I am modeling income data from the US Census CPS AESC survey as a two component exponential-log normal mixture model, where the bulk of the data (including the right tail) is in the log-normal component. The data is top coded at 150000 and the data contains survey weights which are non-integer values.
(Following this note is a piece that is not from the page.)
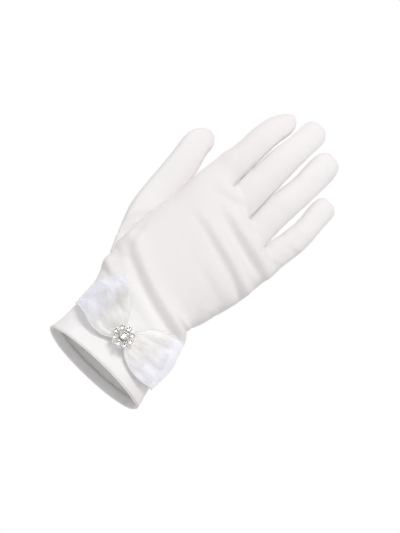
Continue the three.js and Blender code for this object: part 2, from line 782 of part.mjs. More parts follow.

The stan model I’m using is:
data {
int<lower=0> N_obs;
int<lower=0> N_cens;
real y_obs[N_obs];
real<lower=max(y_obs)> U;
vector<lower=0>[N_obs] weights; // survey weights
}
parameters {
real<lower=U> y_cens[N_cens];
real<lower=0,upper=1> lambda; // mixing proportions
real<lower=0> mu; // location of lognormal
real<lower=0> sigma; // scale of lognormal
real<lower=0> alpha; // scale of exponential
}
model {
for (n in 1:N_obs) {
target += weights[n] * log_sum_exp(log(lambda) + exponential_lpdf(y_obs[n] | alpha),
log1m(lambda) + lognormal_lpdf(y_obs[n] | mu, sigma));
}
y_cens ~ lognormal(mu, sigma);
}
The survey weight for income \geq 150000 is 465.6025 which I’m rounding up to an integer value for N_cens such that the data list is:
data_list = list(y_obs = WSAL_VAL, N_obs = length(WSAL_VAL), U=150000, N_cens = 466, weights=MARSUPWT)
I’m getting expected results, but am curious if anyone has a suggestion for a better way of approaching the problem of survey weights with censored data or if this is a reasonable approach. Thanks.